Zandstra TE, Nederend M, Jongbloed MRM, Kiès P, Vliegen HW, Bouma BJ, Tops LF, Schalij MJ, Egorova AD.
Heart. 2021 Jan 15:heartjnl-2020-318074. doi: 10.1136/heartjnl-2020-318074. Online ahead of print.
PMID: 33452121 Free Article.
Take Home Points:
- There is a huge lack of evidential medical based treatments for patients with ACHD and heart failure.
- In patients with left ventricular systolic dysfunction, Sacubitril-Valsartan (Entresto). has been proven to significantly reduces mortality and morbidity and clearly superior to ACE-I treatment in such patients.
- This study reports on 20 patients with a systemic RV who were switched from their ACE-I/ARB treatment to sacubitril-valsartan (and also taking a beta blocker).
- All patients had systemic RV dysfunction (EF <35%) and were ‘symptomatic’ despite taking a beta blocker and ACE/ARB pre change.
- Two thirds of patients had an atrial switch and the remainder ccTGA.
- 6 month follow up data was obtained in 18/20 patients.
A change from an ACE-I/ARB to sacubitril-valsartan resulted in:
- A fall in NTproBNP level from 950 ng/L to 358 ng/L (p<0.001).
- Improvement in Echo measured FAC and GLS
- Increase in 6MWT from 564m to 600m (p=0.01).
- Improvement in Quality of life measures.
Commentary by Dr. Damien Cullington (Liverpool, UK), section editor of ACHD Journal Watch:
After many years of a lack of new medical therapies in heart failure and more than enough failures, it is refreshing to see the ‘Next Gen’ of agents coming over the horizon. The future is very bright in heart failure and it’s invigorating for all heart failure enthusiasts out there. PARADIGM-HF reported its findings in 2014 – on reflection, it has taken a very long time from publication to a mass roll out even in spite of the striking ‘in your face’ therapeutic positive effects of sacubitril-valsartan (SV).
Zanstra et al. selected ACHD patients for treatment with SV if the systemic RV function was significantly impaired (RVEF <35%) and patients were ‘symptomatic’ despite treatment with maximal tolerated beta blocker and ACE-I/ARB for at least 3 months. RVEF was measured either by echo and/or MRI. Symptoms were subjectively evaluated in out-patient clinic. Before initiation of SV, as part of standard care, all patients had an echo, cardio-pulmonary exercise test using bike ergometry, 6MWT, blood tests and quality of life assessments. The treatment protocol is shown in Figure 1.

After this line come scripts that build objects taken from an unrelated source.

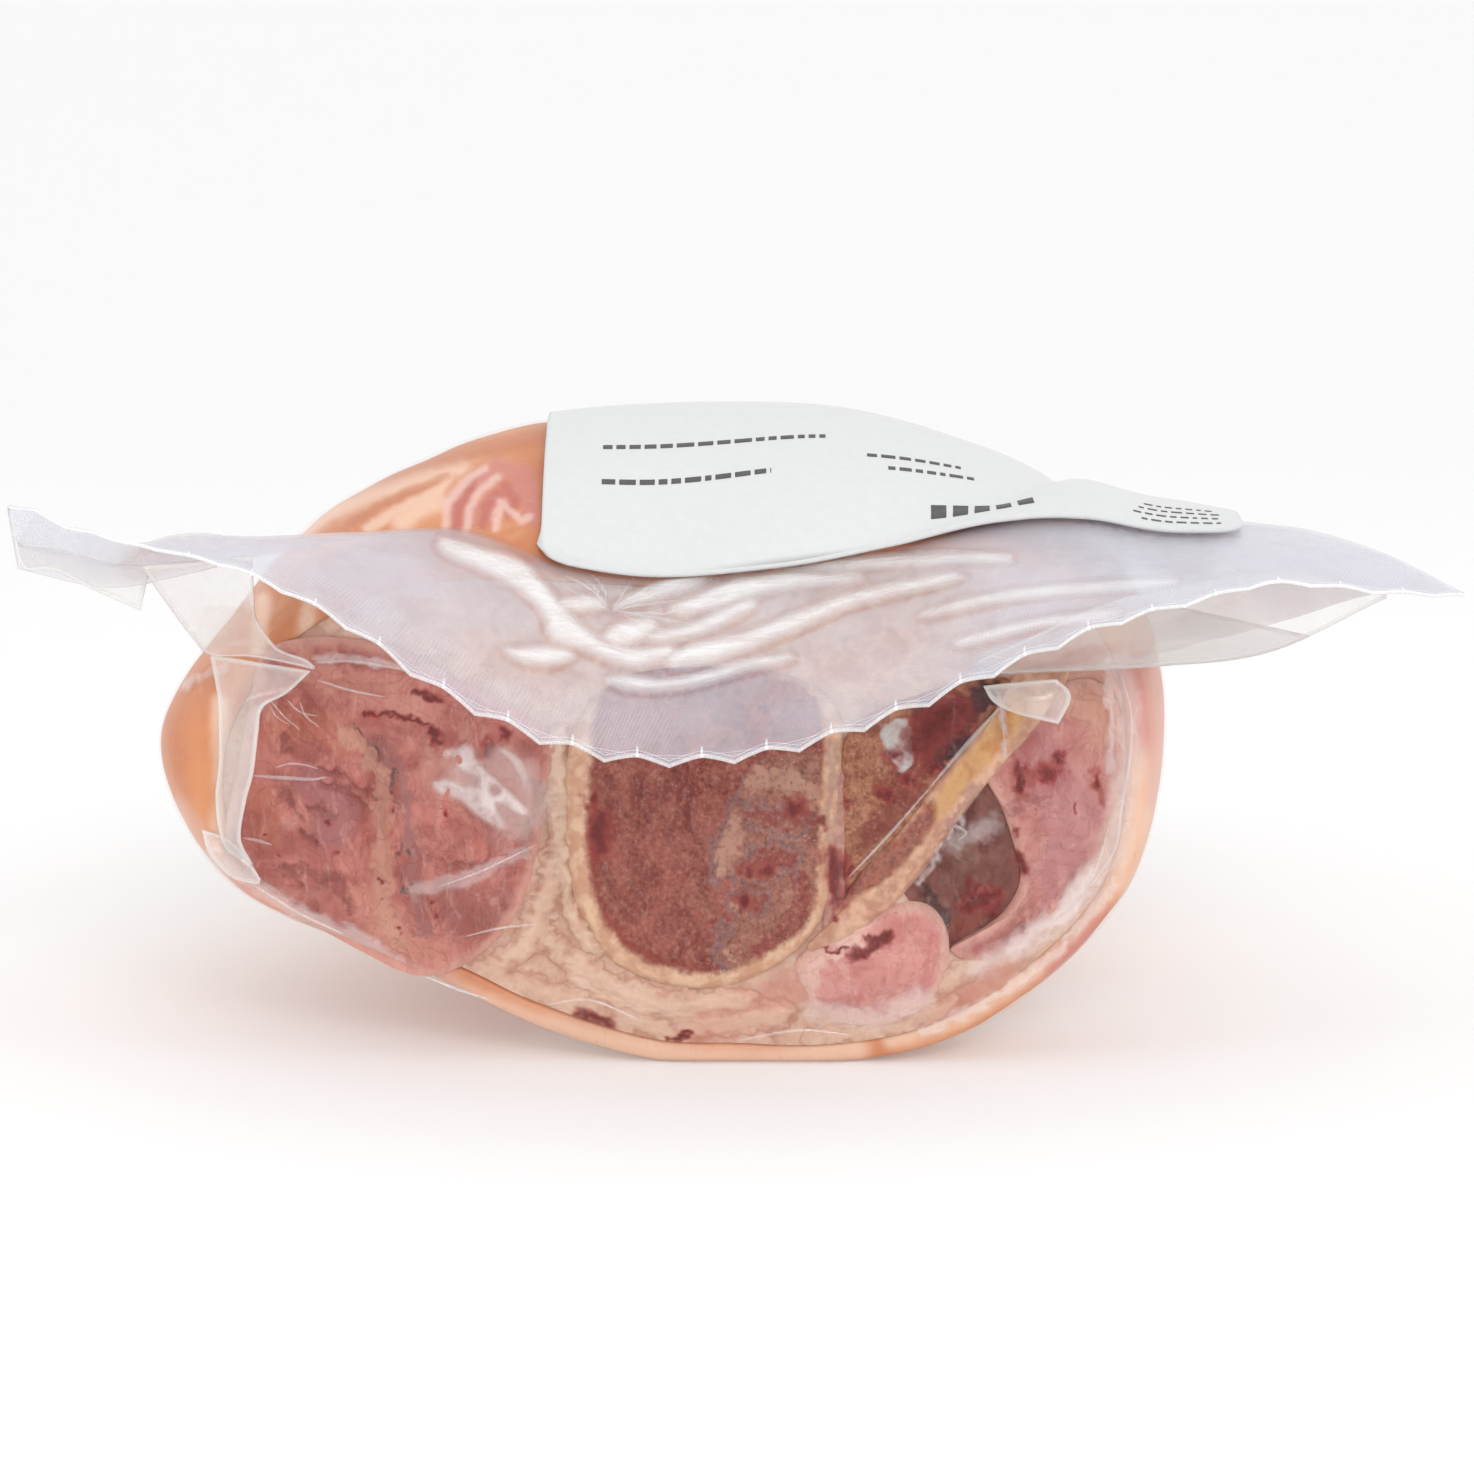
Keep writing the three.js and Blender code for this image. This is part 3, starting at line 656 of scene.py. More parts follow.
RIGHT = [(56.5, 55.6), (51.9, 50.1), (48.7, 46.5), (46.7, 43.6), (47.6, 41.5), (49.4, 38.3), (50.9, 33.8),
    (52.1, 29.4), (51.7, 26.1), (49.8, 22.8), (47.1, 20.4), (44.2, 18.6), (42.2, 17.2), (43.2, 16),
    (46.1, 15.2), (49.3, 16), (52.9, 18.4), (57.2, 22.2), (61.8, 28), (64.8, 34.6), (66.4, 40.9),
    (67, 47.6), (66, 53.6), (62.2, 57)]
SHIN = [(-14, 44.5), (-14.5, 39.8), (-14.2, 33.8), (-13.7, 28.7), (-12.3, 23.5), (-10.2, 19.1),
    (-7.3, 15.6), (-3, 13.1), (1.4, 11.9), (5.6, 11.4), (9.1, 11.8), (13, 13), (17.3, 15.5), (21.7, 19.8),
    (24.2, 24.3), (25.2, 29.8), (25.9, 38), (26.2, 46.4), (25.8, 52.3), (22.1, 56), (15.6, 58.2),
    (5.5, 58.9), (-3.1, 58.2), (-8.9, 55.2), (-12.5, 50.8)]
SECOND_BONE = [(26.1, 46.8), (27.5, 50), (31.6, 52.9), (38.8, 55.4), (46.8, 57.2), (50.5, 56.6),
    (46.9, 50.5), (42.4, 44.5), (38.2, 38.7), (33.6, 33.6), (29.1, 28.9), (26.6, 26.6), (26.1, 32),
    (25.8, 39.4)]
RIDGE = [(59, 58.9), (55.6, 51.8), (50.5, 45.9), (46.5, 41.2), (43.3, 36.5), (39.9, 31.1), (37, 27.6),
    (32.9, 23.4), (27.7, 19.5), (23.3, 17), (21.2, 18), (24, 21.3), (26.6, 25.3), (29.1, 29.7),
    (33.1, 34.3), (37.2, 39.4), (40.9, 44.2), (44.9, 49), (49, 54.2), (51.8, 58.3)]
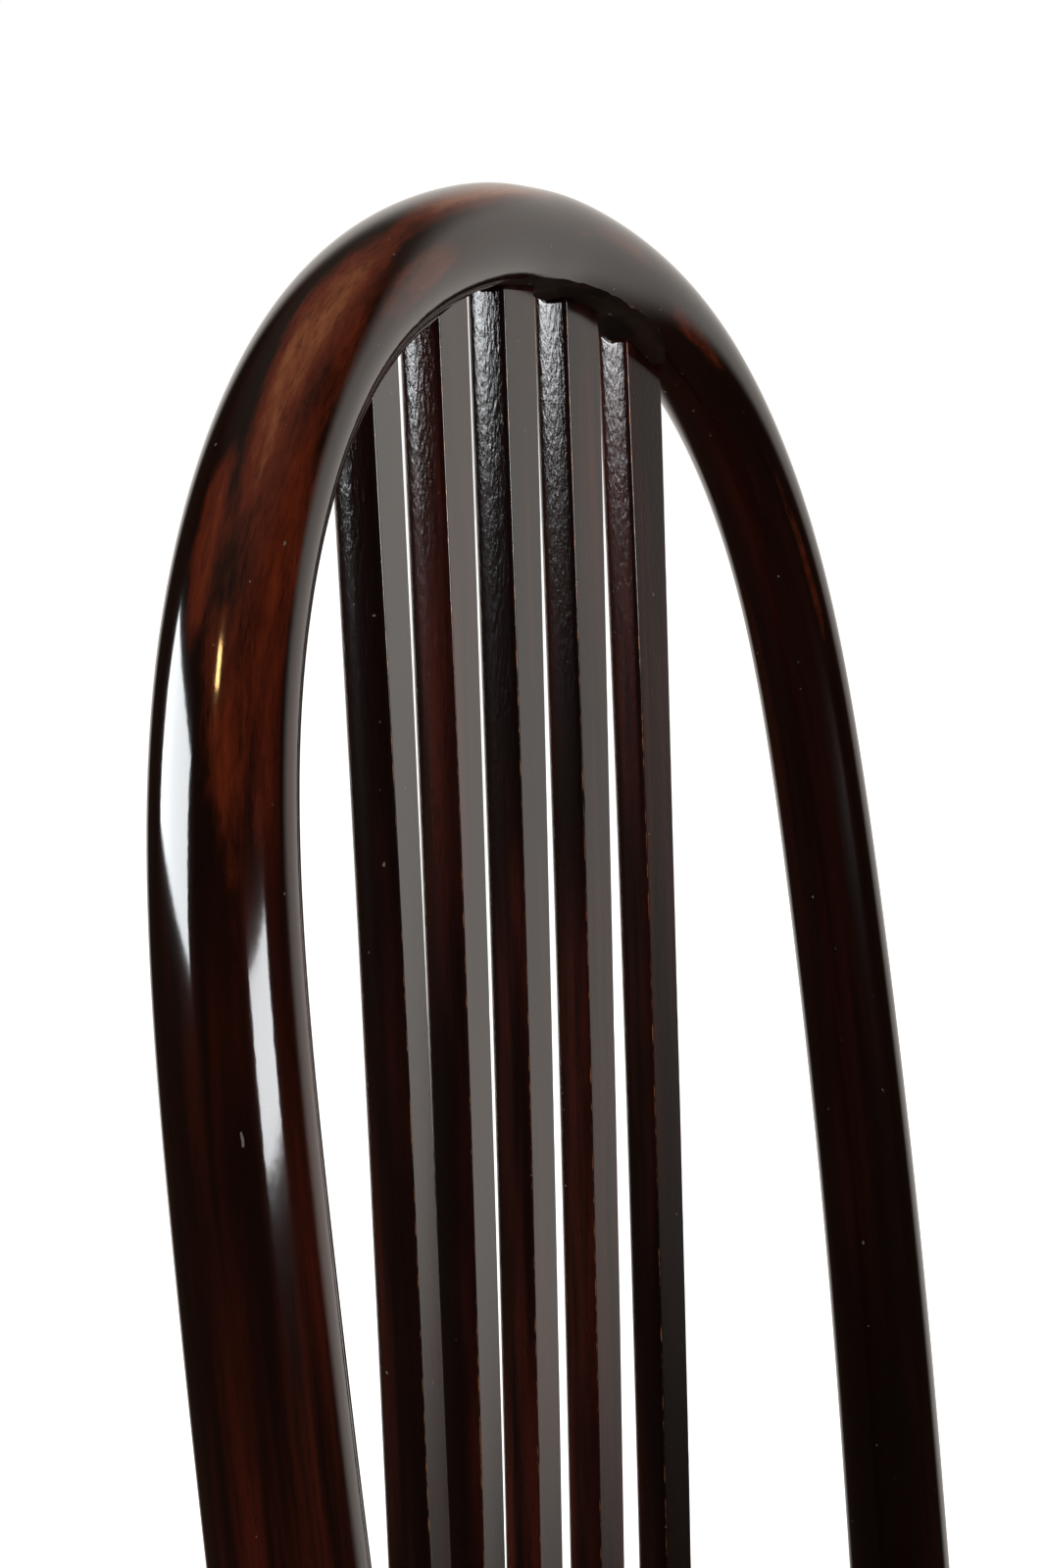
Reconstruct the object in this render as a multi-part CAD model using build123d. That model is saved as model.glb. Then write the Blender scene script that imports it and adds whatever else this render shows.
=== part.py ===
from build123d import *
import math
import os

# Bentwood side chair: one steam-bent rod forms the back hoop and both rear legs,
# and five slats stand inside it on a round seat ring.
# Frame: origin on the floor at the centre of the chair's outline, +Z up,
# the sitter faces -Y, "left" is -X.  All sizes are in millimetres and degrees.

# ---------------------------------------------------------------- overall
TOTAL_HEIGHT = 1040.0
SEAT_HEIGHT = 460.0
SEAT_CENTRE_Y = -2.85
STRETCHER_HEIGHT = 240.0
GLIDE_THICKNESS = 3.0

# ---------------------------------------------------------------- bent rod
CROWN_RADIUS = 13.8             # rod radius at the top of the hoop
SWELL_PER_MM = 0.00827          # the rod thickens down to the seat
FOOT_RADIUS = 13.0
TAPER_PER_MM = 0.0122           # and tapers from the seat to the foot
CROWN_BACK = 186.2              # hoop crown, behind the seat's centre
# Control points of half the rod's centreline, as a uniform cubic B-spline:
# half width, distance forward of the crown, drop below the crown.
ROD_CONTROL = [
    (0.0, 0.0, 0.0),
    (30.5, 0.0, 0.0),
    (108.0, 3.5, 20.0),
    (170.5, 14.5, 91.5),
    (180.5, 30.5, 201.0),
    (185.0, 46.5, 322.5),
    (178.0, 61.0, 434.5),
    (175.0, 74.0, 559.5),
    (177.5, 74.5, 689.0),
    (179.5, 65.5, 824.0),
    (191.0, 40.0, 1030.5),
    (207.0, -14.5, 1211.0),
]
ROD_SPANS = len(ROD_CONTROL) - 2
SECTIONS_PER_SPAN = 3
FOOT_OVERRUN = 0.12             # spans cut off again at the floor

# ---------------------------------------------------------------- recess for the slat tops
SOFFIT_DEPTH = 3.0              # flat cut on the inside of the arch
SOFFIT_FULL = 66.0              # half width at full depth
SOFFIT_END = 94.0               # half width where the cutter has left the rod
SOFFIT_CLEAR = 1.0              # below the rod's surface there
SOFFIT_REACH = 25.0             # cut this far each side of the hoop's plane
SOFFIT_STATIONS = [0.25, 0.5, 0.7, 0.85, 1.0]
CROWN_LEAN = 8.5                # the hoop's plane leans back here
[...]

Twenty patients were initially enrolled with systemic RV heart failure – evenly split between men/women. Mean age was 46 ± 11 yrs. Two patients were withdrawn. Two thirds of the final analysis group had an atrial switch (n=12) and the remainder had ccTGA anatomy (n=6).
Change in clinical/echo data captured at baseline then at 6 months is shown in Tables 1 & 2. The percentage change in NTproBNP level from baseline to 6 months is shown in Figure 2. Temporal change in indices in quality of life is shown in Table 3.
Whilst one cannot say this data completely seals the deal on SV use in patients with a systemic RV impairment, there is much optimism here and it is well worth sitting up to take note. The majority of the group had grade I/II systemic AV valve regurgitation so perhaps this cohort comprises a more favourably responsive group to SV compared to such patient with more severe degrees of regurgitation who perhaps destined to fail faster and be more refractive to medical treatment – however this study is not designed to investigate this.
A switch from an ACE-I or ARB (of which there is little evidence to support use) to SV resulted in a drop in NTproBNP (one of the strongest independent prognostic markers); marginally improved RV performance within a relatively short space of time; improved 6MWT distance AND improved QOL. This is very promising.
I am not sure there is much further to add aside from the usual mantra of it being desirable to validate these findings in a larger, randomised dataset –realistically, is this going to happen?
If heart failure with LV dysfunction is the fast line at the moment, ACHD heart failure is still very much confined to the slow lane (or even perhaps the hard shoulder). This was a very welcome article to read – yes, it isn’t a randomised controlled clinical trial but it’s very positive signposting.
One further question to ask is, when should one start treatment with SV? It seems somewhat counter-intuitive to patiently wait until the systemic RV has adversely remodelled, then failing with evolving symptoms before starting a restorative treatment. Surely we should be really thinking of starting treatment sooner rather than later before too much ground is lost. Prevention being better than cure. This requires further study.
Given that there is little evidence for the use of any other neuro-hormonal blocking agents in this niche group of patients, I’m fully behind the groups’ thinking and it certainly reflects /supports my current clinical practice – what about yours?